*EXERCISE GOAL*
Output the material below in full, exactly as it is.

*DATA SHOWN*
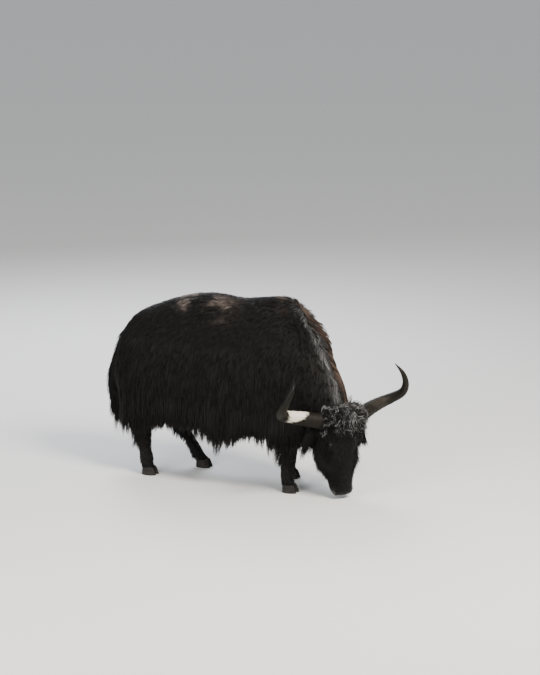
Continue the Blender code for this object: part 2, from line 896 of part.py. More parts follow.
def make_ear(side, name, home):
    """A cupped leaf: an open sheet with a thickness."""
    out = mirrored(EAR_DIRECTION, side).normalized()
    mouth = mirrored(EAR_OPENING, side)
    mouth = (mouth - out * mouth.dot(out)).normalized()
    edge = out.cross(mouth)
    shape = bmesh.new()
    rows = []
    for i in range(EAR_ROWS + 1):
        t = i / EAR_ROWS
        half, cup = along(EAR, t)
        half *= EAR_WIDTH / 2
        row = []
        for k in range(EAR_COLUMNS + 1):
            angle = math.pi * (k / EAR_COLUMNS - 0.5)
            depth = -2 * half * cup * math.cos(angle)
            place = mirrored(EAR_ROOT, side) + out * (EAR_LENGTH * t)
            place = place + edge * (half * math.sin(angle)) + mouth * depth
            row.append(shape.verts.new(place))
        rows.append(row)
    for first, second in zip(rows, rows[1:]):
        for k in range(EAR_COLUMNS):
            shape.faces.new((first[k], first[k + 1], second[k + 1], second[k]))
    bmesh.ops.recalc_face_normals(shape, faces=shape.faces)
    mesh = bpy.data.meshes.new(name)
    shape.to_mesh(mesh)
    shape.free()
    made = bpy.data.objects.new(name, mesh)
    home.objects.link(made)
    wall = made.modifiers.new("thickness", "SOLIDIFY")
    wall.thickness = EAR_THICKNESS
    wall.offset = 0
    applied(made)
    shape = bmesh.new()
    shape.from_mesh(made.data)
    bpy.data.objects.remove(made, do_unlink=True)
    return closed_object(name, shape, home)


# Legs: joints from the shoulder or hip to the top of the hoof, with the foot at the origin of X
FRONT_JOINTS = (
    (0.0, 0.00, 0.62),
    (1.0, -0.01, 0.50),
    (2.0, 0.012, 0.345),
    (3.0, -0.012, 0.115),
    (4.0, 0.0, HOOF_HEIGHT),
)
FRONT_GIRTH = (
    (0.0, 0.085, 0.060),
    (1.0, 0.080, 0.062),
    (1.5, 0.064, 0.058),
    (2.0, 0.058, 0.054),
    (2.35, 0.046, 0.044),
    (2.7, 0.044, 0.042),
    (3.0, 0.051, 0.047),
    (3.5, 0.044, 0.042),
    (4.0, 0.049, 0.047),
)
HIND_GIRTH = (
    (0.0, 0.110, 0.055),
    (1.0, 0.090, 0.060),
    (1.6, 0.060, 0.050),
    (2.0, 0.057, 0.047),
    (2.4, 0.046, 0.042),
    (2.7, 0.043, 0.040),
    (3.0, 0.051, 0.047),
    (3.5, 0.043, 0.041),
    (4.0, 0.049, 0.047),
)
LEG_RINGS = 13
LEG_SIDES = 10
SHOULDER_X = 0.0
HIP_X = -0.93


def front_joints(foot_x):
    keys = []
    for place, shift, height in FRONT_JOINTS:
        share = (height - HOOF_HEIGHT) / (FRONT_JOINTS[0][2] - HOOF_HEIGHT)
        keys.append((place, foot_x + shift + (SHOULDER_X - foot_x) * share**1.5, height))
    return keys


def hind_joints(hock_x, foot_x):
    fetlock_x = foot_x + 0.2 * (hock_x - foot_x) - 0.012
    return (
        (0.0, HIP_X, 0.64),
        (1.0, 0.6 * HIP_X + 0.4 * hock_x, 0.52),
        (2.0, hock_x, 0.40),
        (3.0, fetlock_x, 0.115),
        (4.0, foot_x, HOOF_HEIGHT),
    )


LEGS = {
    "leg_front_right": (front_joints(0.07), FRONT_GIRTH, -STANCE_HALF_WIDTH),
    "leg_front_left": (front_joints(-0.07), FRONT_GIRTH, STANCE_HALF_WIDTH),
    "leg_hind_right": (hind_joints(-1.03, -0.99), HIND_GIRTH, -STANCE_HALF_WIDTH),
    "leg_hind_left": (hind_joints(-0.96, -0.74), HIND_GIRTH, STANCE_HALF_WIDTH),
}


def leg_core(name, joints, girth, y, home):
    rings = []
    for i in range(LEG_RINGS):
        t = 4 * i / (LEG_RINGS - 1)
        x, z = along(joints, t)
        fore, side = along(girth, t)
        centre = Vector((x, y, z))
        if i == LEG_RINGS - 1:
            centre.z = HOOF_HEIGHT + GAP
        rings.append(
            ring(centre, ACROSS, Vector((1, 0, 0)), side, fore, fore, LEG_SIDES)
        )
    return loft(name, rings, home)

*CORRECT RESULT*
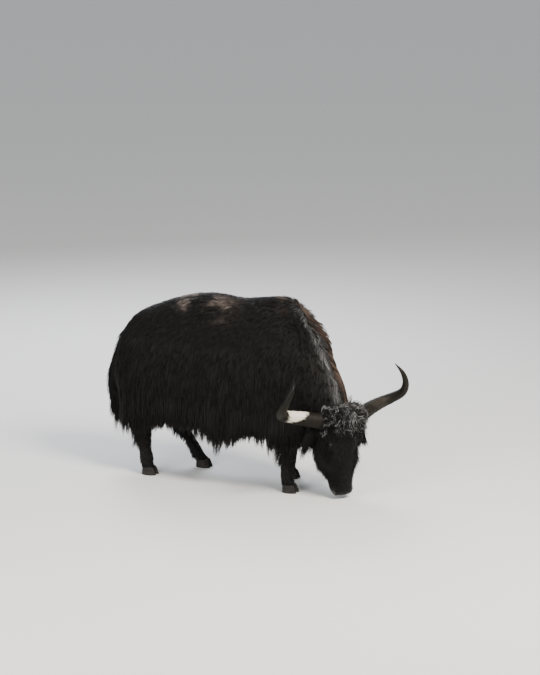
Continue the Blender code for this object: part 2, from line 896 of part.py. More parts follow.
def make_ear(side, name, home):
    """A cupped leaf: an open sheet with a thickness."""
    out = mirrored(EAR_DIRECTION, side).normalized()
    mouth = mirrored(EAR_OPENING, side)
    mouth = (mouth - out * mouth.dot(out)).normalized()
    edge = out.cross(mouth)
    shape = bmesh.new()
    rows = []
    for i in range(EAR_ROWS + 1):
        t = i / EAR_ROWS
        half, cup = along(EAR, t)
        half *= EAR_WIDTH / 2
        row = []
        for k in range(EAR_COLUMNS + 1):
            angle = math.pi * (k / EAR_COLUMNS - 0.5)
            depth = -2 * half * cup * math.cos(angle)
            place = mirrored(EAR_ROOT, side) + out * (EAR_LENGTH * t)
            place = place + edge * (half * math.sin(angle)) + mouth * depth
            row.append(shape.verts.new(place))
        rows.append(row)
    for first, second in zip(rows, rows[1:]):
        for k in range(EAR_COLUMNS):
            shape.faces.new((first[k], first[k + 1], second[k + 1], second[k]))
    bmesh.ops.recalc_face_normals(shape, faces=shape.faces)
    mesh = bpy.data.meshes.new(name)
    shape.to_mesh(mesh)
    shape.free()
    made = bpy.data.objects.new(name, mesh)
    home.objects.link(made)
    wall = made.modifiers.new("thickness", "SOLIDIFY")
    wall.thickness = EAR_THICKNESS
    wall.offset = 0
    applied(made)
    shape = bmesh.new()
    shape.from_mesh(made.data)
    bpy.data.objects.remove(made, do_unlink=True)
    return closed_object(name, shape, home)


# Legs: joints from the shoulder or hip to the top of the hoof, with the foot at the origin of X
FRONT_JOINTS = (
    (0.0, 0.00, 0.62),
    (1.0, -0.01, 0.50),
    (2.0, 0.012, 0.345),
    (3.0, -0.012, 0.115),
    (4.0, 0.0, HOOF_HEIGHT),
)
FRONT_GIRTH = (
    (0.0, 0.085, 0.060),
    (1.0, 0.080, 0.062),
    (1.5, 0.064, 0.058),
    (2.0, 0.058, 0.054),
    (2.35, 0.046, 0.044),
    (2.7, 0.044, 0.042),
    (3.0, 0.051, 0.047),
    (3.5, 0.044, 0.042),
    (4.0, 0.049, 0.047),
)
HIND_GIRTH = (
    (0.0, 0.110, 0.055),
    (1.0, 0.090, 0.060),
    (1.6, 0.060, 0.050),
    (2.0, 0.057, 0.047),
    (2.4, 0.046, 0.042),
    (2.7, 0.043, 0.040),
    (3.0, 0.051, 0.047),
    (3.5, 0.043, 0.041),
    (4.0, 0.049, 0.047),
)
LEG_RINGS = 13
LEG_SIDES = 10
SHOULDER_X = 0.0
HIP_X = -0.93


def front_joints(foot_x):
    keys = []
    for place, shift, height in FRONT_JOINTS:
        share = (height - HOOF_HEIGHT) / (FRONT_JOINTS[0][2] - HOOF_HEIGHT)
        keys.append((place, foot_x + shift + (SHOULDER_X - foot_x) * share**1.5, height))
    return keys


def hind_joints(hock_x, foot_x):
    fetlock_x = foot_x + 0.2 * (hock_x - foot_x) - 0.012
    return (
        (0.0, HIP_X, 0.64),
        (1.0, 0.6 * HIP_X + 0.4 * hock_x, 0.52),
        (2.0, hock_x, 0.40),
        (3.0, fetlock_x, 0.115),
        (4.0, foot_x, HOOF_HEIGHT),
    )


LEGS = {
    "leg_front_right": (front_joints(0.07), FRONT_GIRTH, -STANCE_HALF_WIDTH),
    "leg_front_left": (front_joints(-0.07), FRONT_GIRTH, STANCE_HALF_WIDTH),
    "leg_hind_right": (hind_joints(-1.03, -0.99), HIND_GIRTH, -STANCE_HALF_WIDTH),
    "leg_hind_left": (hind_joints(-0.96, -0.74), HIND_GIRTH, STANCE_HALF_WIDTH),
}


def leg_core(name, joints, girth, y, home):
    rings = []
    for i in range(LEG_RINGS):
        t = 4 * i / (LEG_RINGS - 1)
        x, z = along(joints, t)
        fore, side = along(girth, t)
        centre = Vector((x, y, z))
        if i == LEG_RINGS - 1:
            centre.z = HOOF_HEIGHT + GAP
        rings.append(
            ring(centre, ACROSS, Vector((1, 0, 0)), side, fore, fore, LEG_SIDES)
        )
    return loft(name, rings, home)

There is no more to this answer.